Assuming this is true - would the hypothetical "most profitable airline" be one that is owned by the employees? In other words... if you took an airline private - say, the one you're describing with the overpaid execs, and eliminated (or distributed some smaller fraction of the aforementioned bonuses to the new employee/owners), would that airline compete more effectively against the publicly owned airlines who are staggering under the weight of overpaid management?

I would think if your answer is "yes" - you believe that the management decision-making would be of the same or better quality, and exec compensation costs would be lower, then we'd see a bunch of airlines where private equity firms (probably of the venture capital type) would back employee takeovers, or new startups. PE firms back ventures where they believe that the best possible management is in play. Since we don't see them investing in employee-run airlines, there's probably a valid economic reason it isn't happening...maybe the "overpaid execs" are actually providing some commensurate value?

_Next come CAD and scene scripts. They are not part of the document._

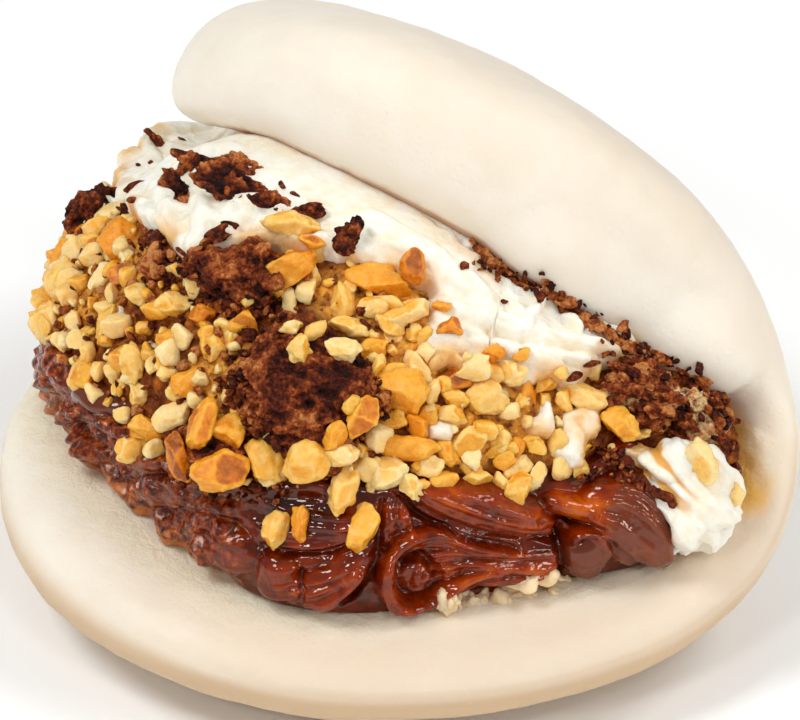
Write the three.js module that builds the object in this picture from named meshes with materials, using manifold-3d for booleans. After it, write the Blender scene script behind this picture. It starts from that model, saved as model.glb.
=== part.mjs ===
// A folded steamed bun (gua bao) filled with chocolate hazelnut sauce, brownie crumb with chopped hazelnuts,
// whipped cream and larger brownie pieces. Millimetres, +Z up. The fold runs along X, the mouth opens towards
// -Y, and the origin is the middle of the footprint, on the surface that the bun rests on.
import * as THREE from "three";
import { mergeVertices } from "three/addons/utils/BufferGeometryUtils.js";
import Module from "manifold-3d";

// Driving dimensions of the dough
const HALF_LENGTH = 48; // middle of the fold to either end of it
const LOWER_REACH = 65.7; // along the dough from the middle of the fold to the lower lip
const UPPER_REACH = 43.5; // the same to the upper lip
const DOUGH = 12.3; // thickness of a flap inside its rounded rim
const DOME = 2.5; // extra height of the outer skin in the middle of a flap
const FOLD_THINNING = 4.1; // how much thinner the dough is where it bends
const FOLD_BAND = 14; // half width of that thin band
const END_TAPER = 4.2; // thickness lost towards +X and won towards -X
const FOLD_RADIUS = 14.5; // inner radius of the bend
const MOUTH_ANGLE = 37.5; // degrees between the flaps beside the fold
const UPPER_DROOP = 17.5; // degrees that the upper flap bends down towards its lip
const LOWER_CURL = 7.4; // degrees that the lower flap curls up towards its lip
const UPPER_NARROWING = 0.8; // width of the upper flap against the lower one
const UPPER_SHIFT = -8.4; // how far the upper flap sits towards -X
const UPPER_CUP = 12.2; // droop of the upper flap's ends
const UPPER_TWIST = -8.1;
const LOWER_CUP = -2.2;
const LOWER_TWIST = 4.5;
const PLAN_POWER = 2.14; // 2 is an ellipse, more is squarer
const RIM_POWER = 14; // how late the flap's thickness rounds off
const CORNER_SWELL = 6.3; // extra dough inside the upper flap's rim, towards the +X end of the fold
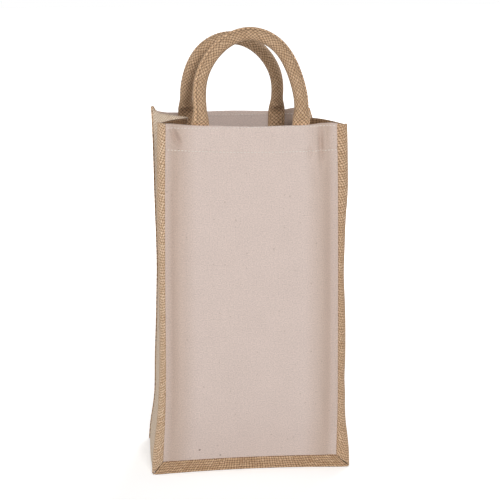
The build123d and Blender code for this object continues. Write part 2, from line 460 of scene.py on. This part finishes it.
def jute_cloth(name, pitch, turn, light, dark, hole):
    """Jute hessian, plain woven from coarse single yarns and left as it comes off the loom: matt,
    with uneven golden yarns and dark open holes. The real yarns are 1.3 to 1.7 mm apart. They are
    drawn up to 2.6 mm apart, pitch mm, because finer ones would blur away.
    """
    material, tree, shader = new_material(name)
    height, on_top, yarns = plain_weave(tree, pitch, turn, waver=0.16)
    warp_place = add_node(tree, "ShaderNodeMapping", {0: yarns, 3: (0.9, 0.07, 1)})
    weft_place = add_node(tree, "ShaderNodeMapping", {0: yarns, 3: (0.07, 0.9, 1)})
    warp_tone = add_node(
        tree, "ShaderNodeTexNoise", {0: warp_place.outputs[0], "Scale": 1.0, "Detail": 3.0}
    )
    weft_tone = add_node(
        tree, "ShaderNodeTexNoise", {0: weft_place.outputs[0], "Scale": 1.0, "Detail": 3.0}
    )
    tone = add_node(
        tree,
        "ShaderNodeMix",
        {0: on_top, 2: weft_tone.outputs[0], 3: warp_tone.outputs[0]},
        data_type="FLOAT",
    )
    spread = add_node(
        tree, "ShaderNodeMapRange", {0: tone.outputs[0], 1: 0.32, 2: 0.68, 3: 0.0, 4: 1.0}, clamp=True
    )
    yarn = add_node(
        tree,
        "ShaderNodeMix",
        {0: spread.outputs[0], 6: linear(dark), 7: linear(light)},
        data_type="RGBA",
    )
    open_hole = add_node(
        tree, "ShaderNodeMapRange", {0: height, 1: 0.25, 2: 0.75, 3: 0.0, 4: 1.0}, clamp=True
    )
    colour = add_node(
        tree,
        "ShaderNodeMix",
        {0: open_hole.outputs[0], 6: linear(hole), 7: yarn.outputs[2]},
        data_type="RGBA",
    )
    fibres = add_node(tree, "ShaderNodeTexNoise", {0: yarns, "Scale": 4.0, "Detail": 2.0})
    relief = add_node(
        tree, "ShaderNodeMath", {0: fibres.outputs[0], 1: 0.25, 2: height}, operation="MULTIPLY_ADD"
    )
    bump = add_node(
        tree, "ShaderNodeBump", {"Height": relief.outputs[0], "Distance": 0.45 * MM, "Strength": 1.0}
    )
    tree.links.new(colour.outputs[2], shader.inputs["Base Color"])
    tree.links.new(bump.outputs[0], shader.inputs["Normal"])
    shader.inputs["Roughness"].default_value = 0.85
    shader.inputs["Specular IOR Level"].default_value = 0.25
    shader.inputs["Sheen Weight"].default_value = 0.05
    return material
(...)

What would happen if airlines adopted the Ben & Jerry's compensation philosophy, where the highest paid employee (CEO) can make no more than 7x the lowest paid employee? I can think of only two possible outcomes:

1) the airline would do great because morale would be high throughout, and the executive compensation would not drain away profits that could be reinvested in the company.

2) no good CEO would be attracted to running the company, because that rock star CEO could go to some other airline for 20x the lowest employee's salary. Airline goes into oblivion because of the poor management decisions made by a cut-rate CEO.

Are there other variations on this theme I'm not considering? I really believe that option #2 can be avoided by smart, hard working thoughtful people transforming themselves from "worker bees" into educated, professional management rather than waiting for good professional management to "happen".